> **PROBLEM REQUIREMENTS**: Reproduce every entry exactly, without alteration.

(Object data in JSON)
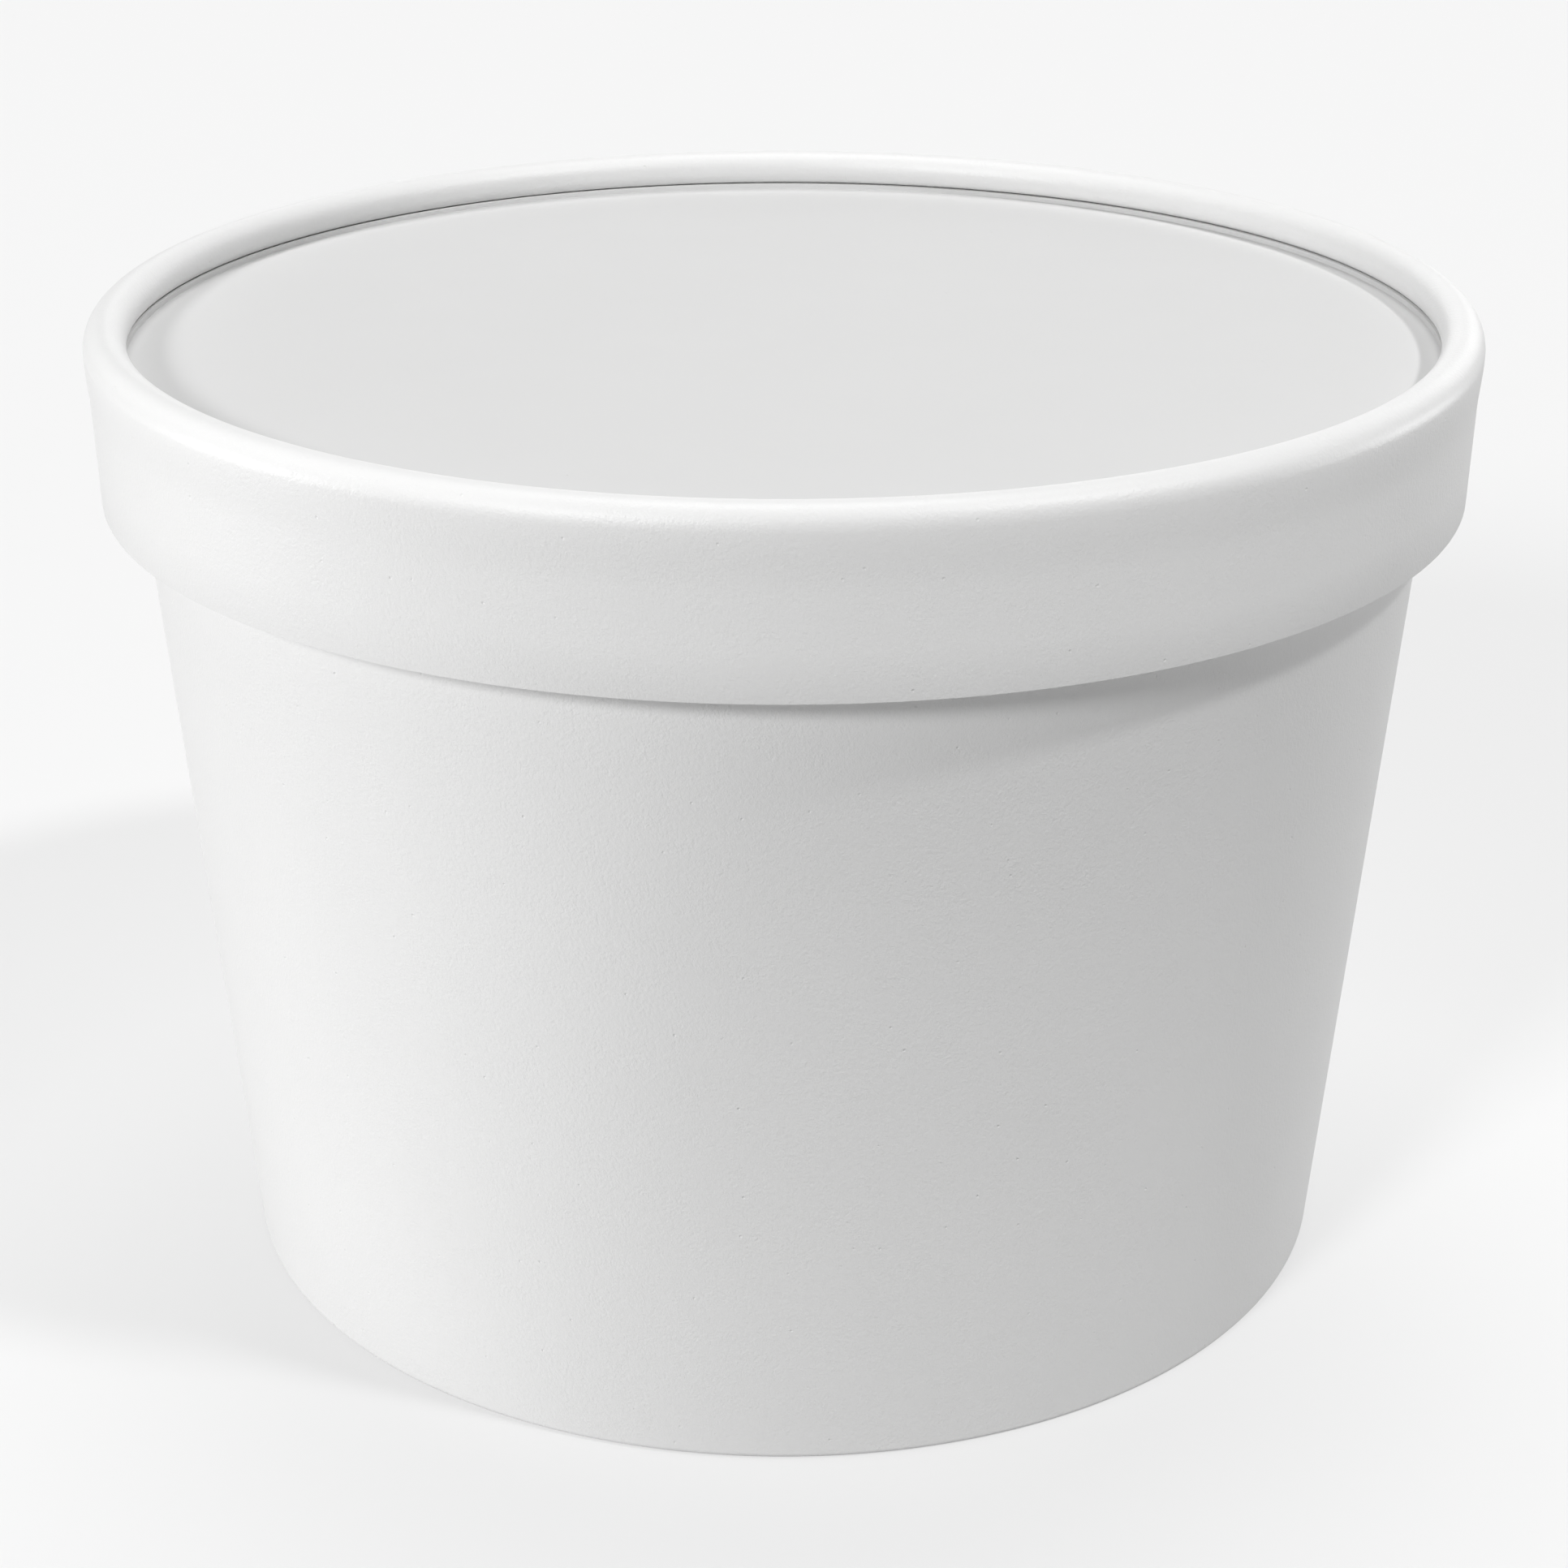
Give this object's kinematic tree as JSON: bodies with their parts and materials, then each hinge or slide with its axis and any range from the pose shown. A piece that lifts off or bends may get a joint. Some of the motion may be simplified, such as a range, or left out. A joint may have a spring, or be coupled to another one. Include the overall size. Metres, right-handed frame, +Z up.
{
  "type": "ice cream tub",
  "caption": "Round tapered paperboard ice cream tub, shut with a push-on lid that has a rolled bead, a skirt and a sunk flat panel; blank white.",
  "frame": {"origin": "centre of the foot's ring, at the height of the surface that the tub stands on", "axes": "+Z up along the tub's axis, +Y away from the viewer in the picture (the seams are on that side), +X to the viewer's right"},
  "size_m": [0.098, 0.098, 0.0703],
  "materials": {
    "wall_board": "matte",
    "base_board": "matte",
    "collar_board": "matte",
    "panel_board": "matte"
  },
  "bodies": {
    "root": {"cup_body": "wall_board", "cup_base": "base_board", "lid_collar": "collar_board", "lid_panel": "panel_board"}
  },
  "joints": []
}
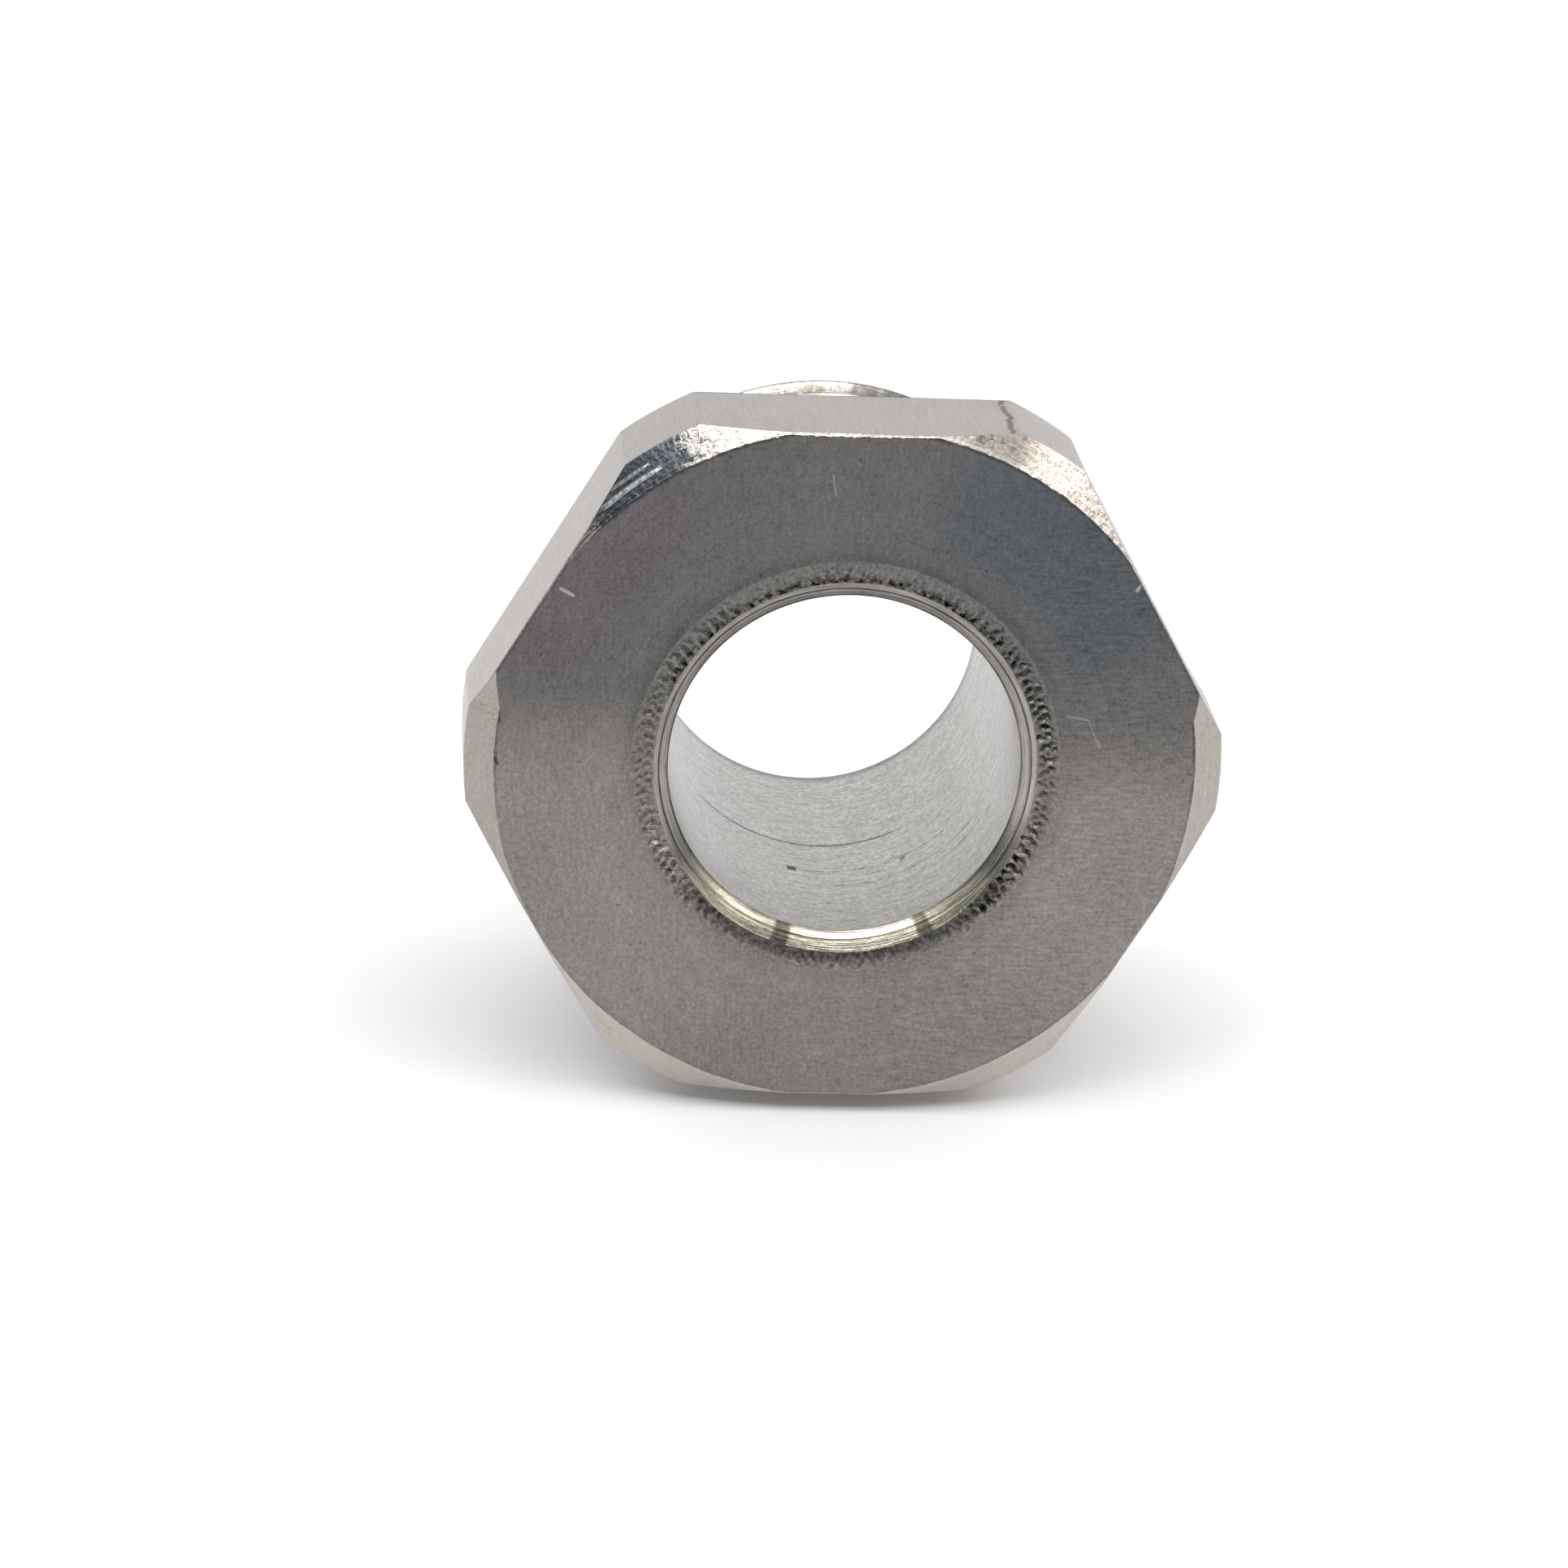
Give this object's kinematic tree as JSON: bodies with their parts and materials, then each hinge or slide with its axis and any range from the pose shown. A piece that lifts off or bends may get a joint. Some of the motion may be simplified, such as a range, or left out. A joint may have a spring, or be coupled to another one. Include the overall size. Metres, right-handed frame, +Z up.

> **TASK RESPONSE**:
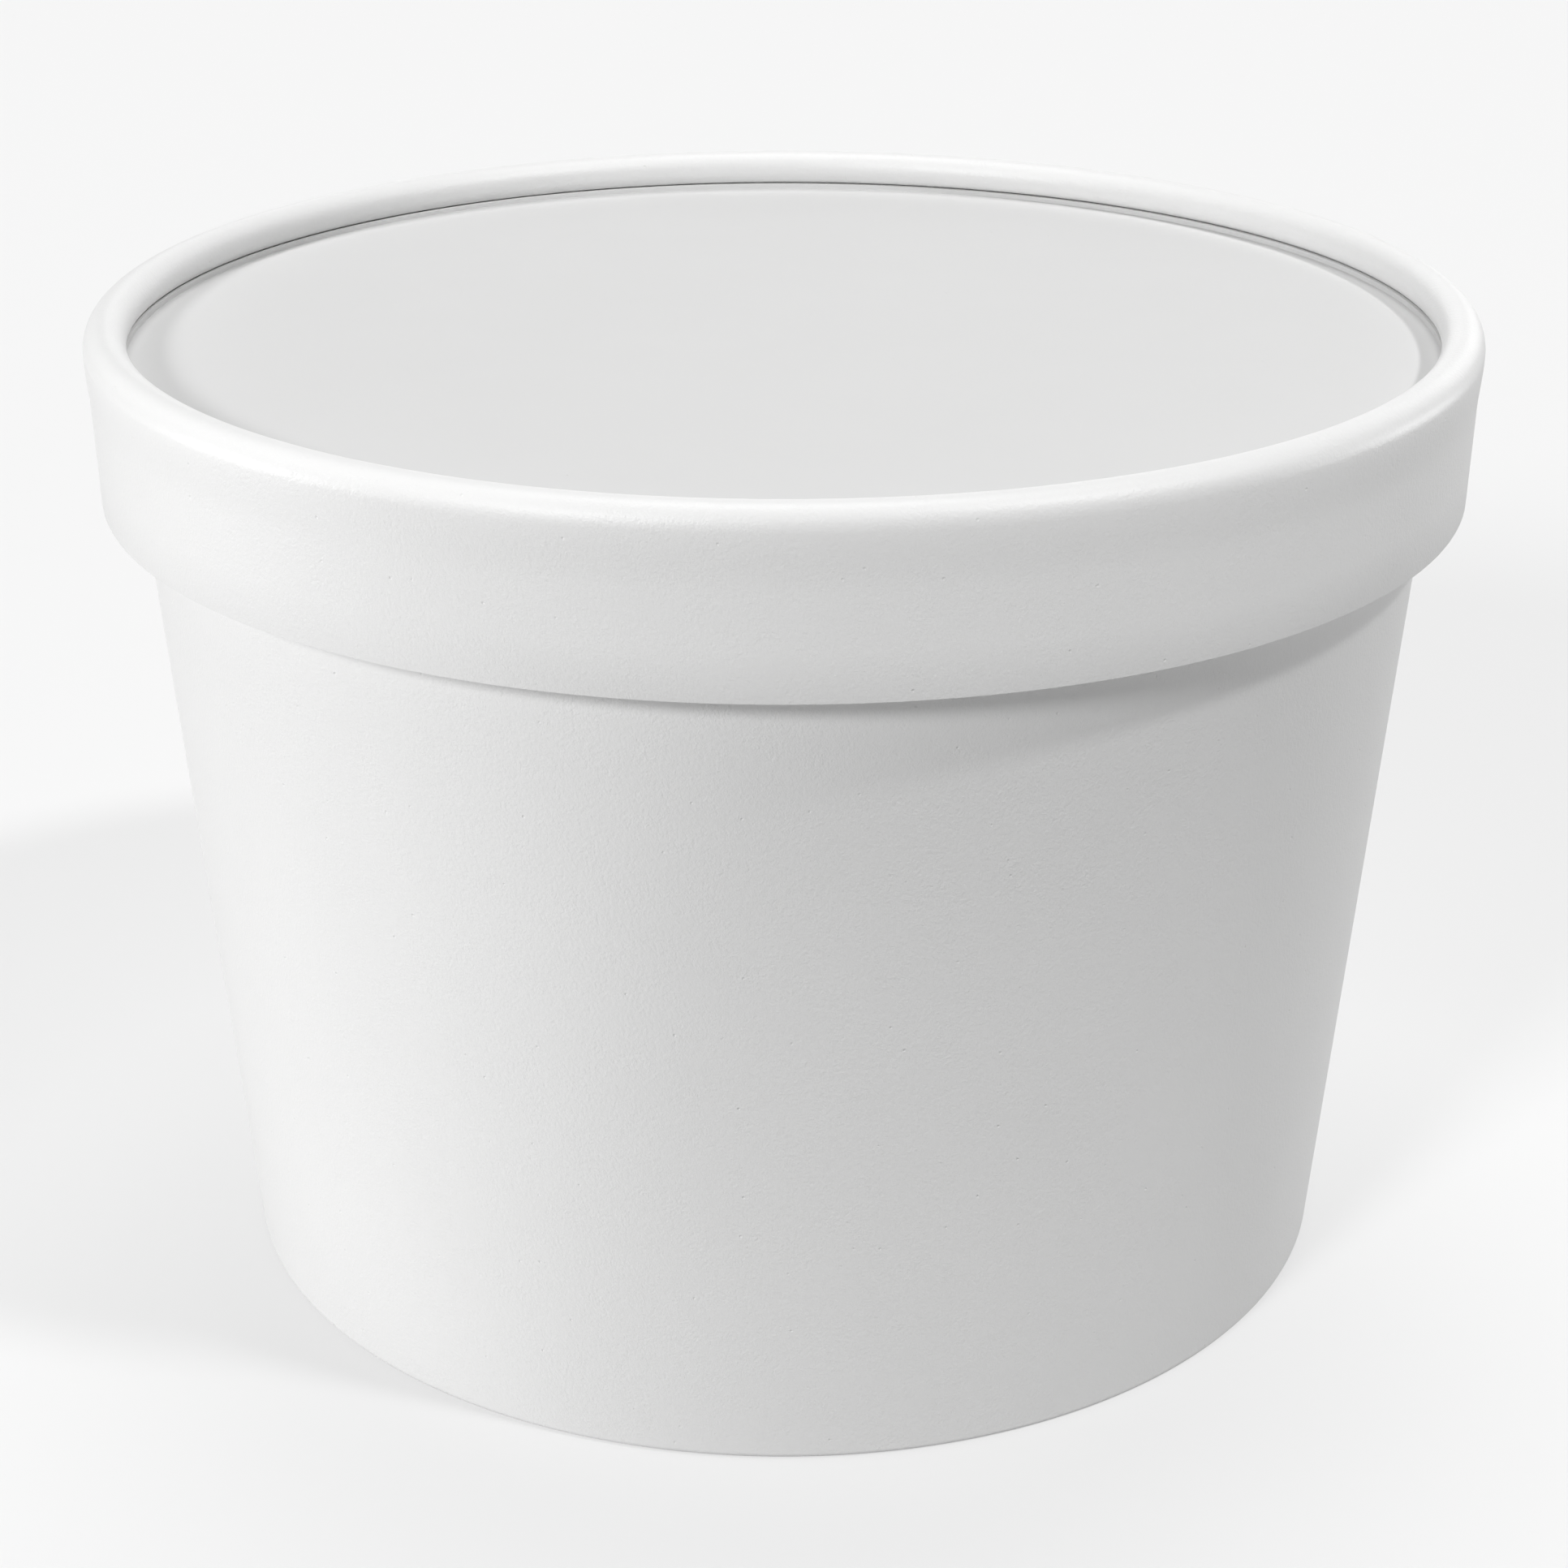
Give this object's kinematic tree as JSON: bodies with their parts and materials, then each hinge or slide with its axis and any range from the pose shown. A piece that lifts off or bends may get a joint. Some of the motion may be simplified, such as a range, or left out. A joint may have a spring, or be coupled to another one. Include the overall size. Metres, right-handed frame, +Z up.
{
  "type": "ice cream tub",
  "caption": "Round tapered paperboard ice cream tub, shut with a push-on lid that has a rolled bead, a skirt and a sunk flat panel; blank white.",
  "frame": {"origin": "centre of the foot's ring, at the height of the surface that the tub stands on", "axes": "+Z up along the tub's axis, +Y away from the viewer in the picture (the seams are on that side), +X to the viewer's right"},
  "size_m": [0.098, 0.098, 0.0703],
  "materials": {
    "wall_board": "matte",
    "base_board": "matte",
    "collar_board": "matte",
    "panel_board": "matte"
  },
  "bodies": {
    "root": {"cup_body": "wall_board", "cup_base": "base_board", "lid_collar": "collar_board", "lid_panel": "panel_board"}
  },
  "joints": []
}
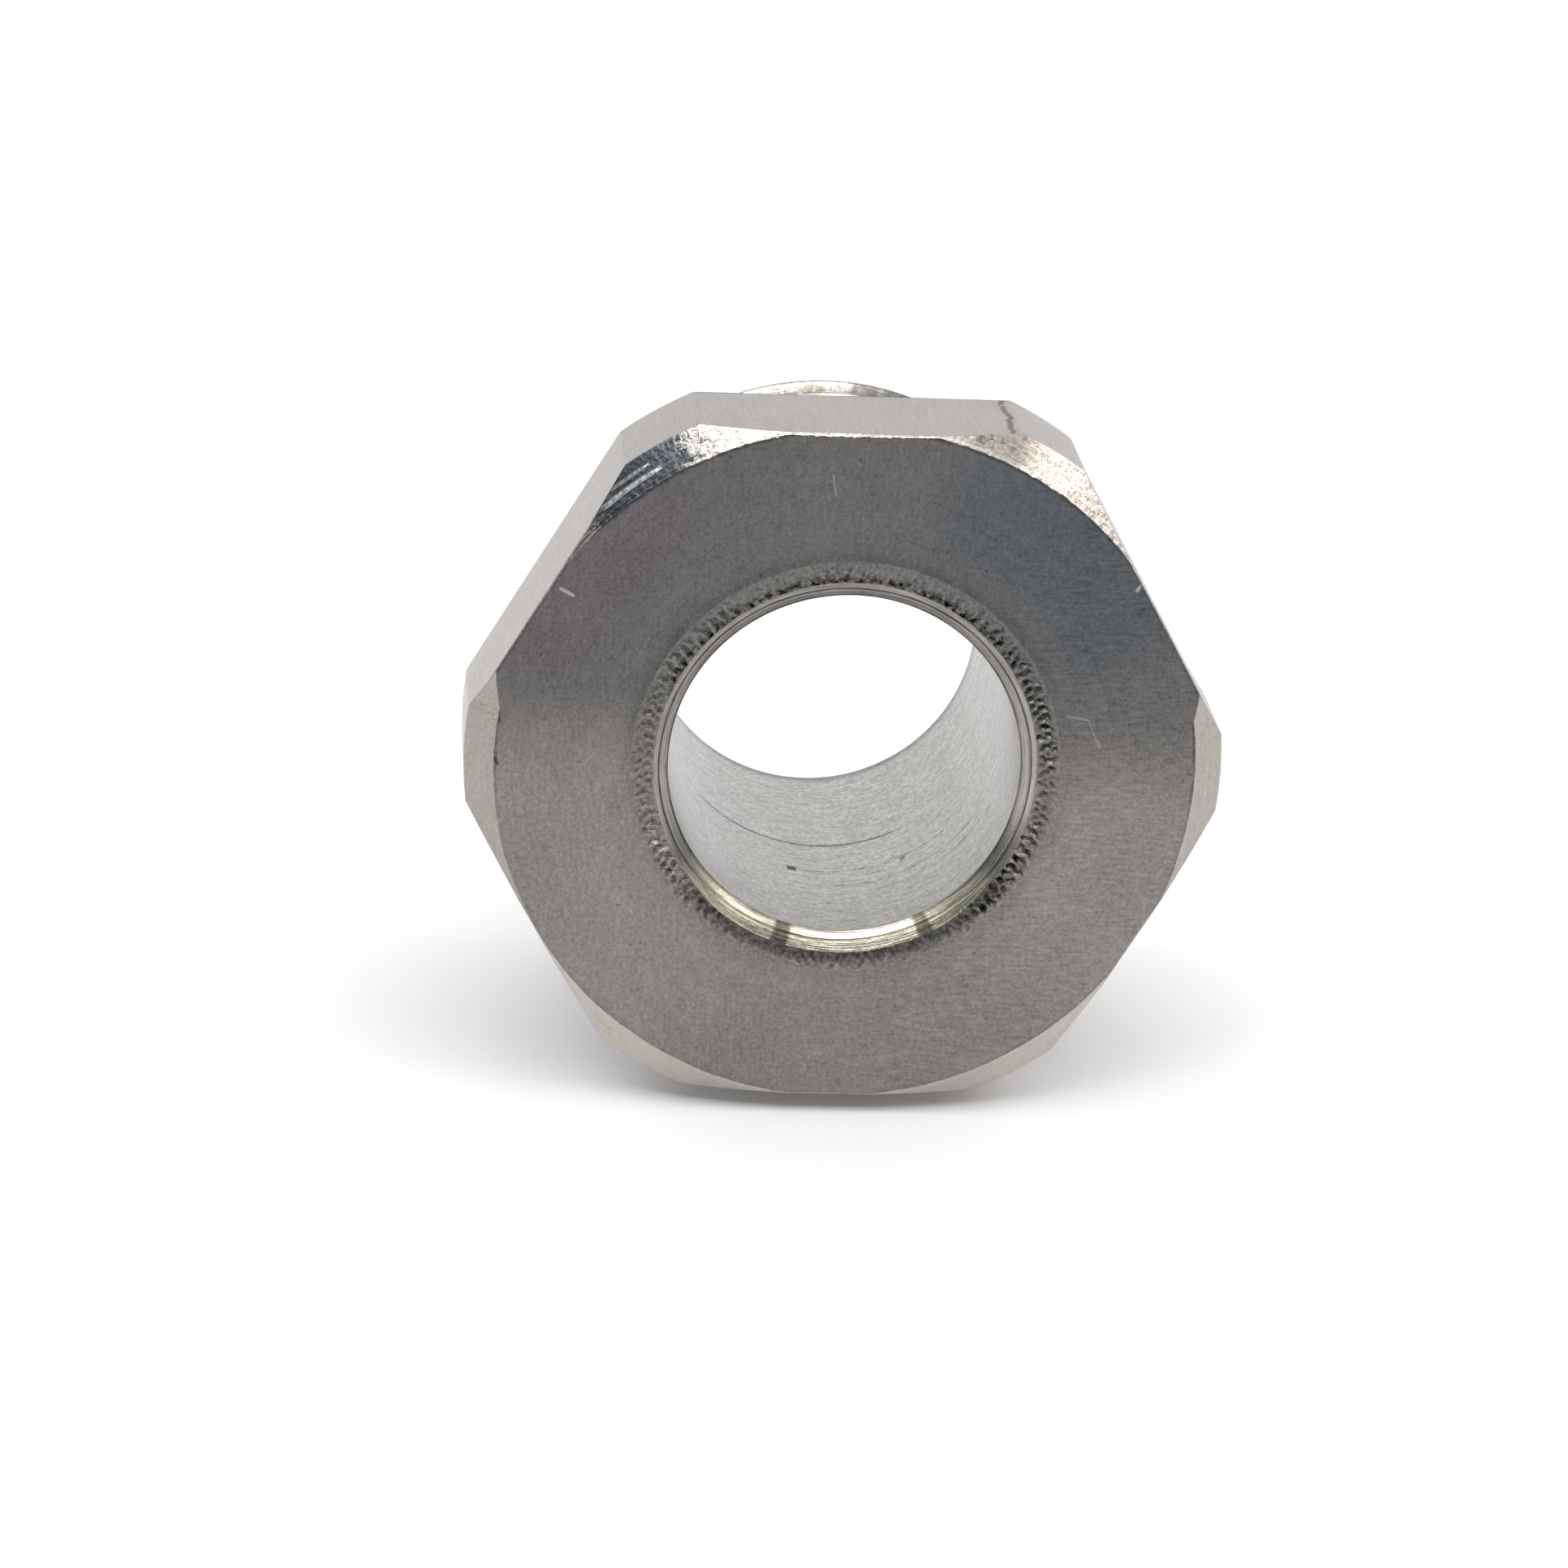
Give this object's kinematic tree as JSON: bodies with their parts and materials, then each hinge or slide with its axis and any range from the pose shown. A piece that lifts off or bends may get a joint. Some of the motion may be simplified, such as a range, or left out. A joint may have a spring, or be coupled to another one. Include the overall size. Metres, right-handed frame, +Z up.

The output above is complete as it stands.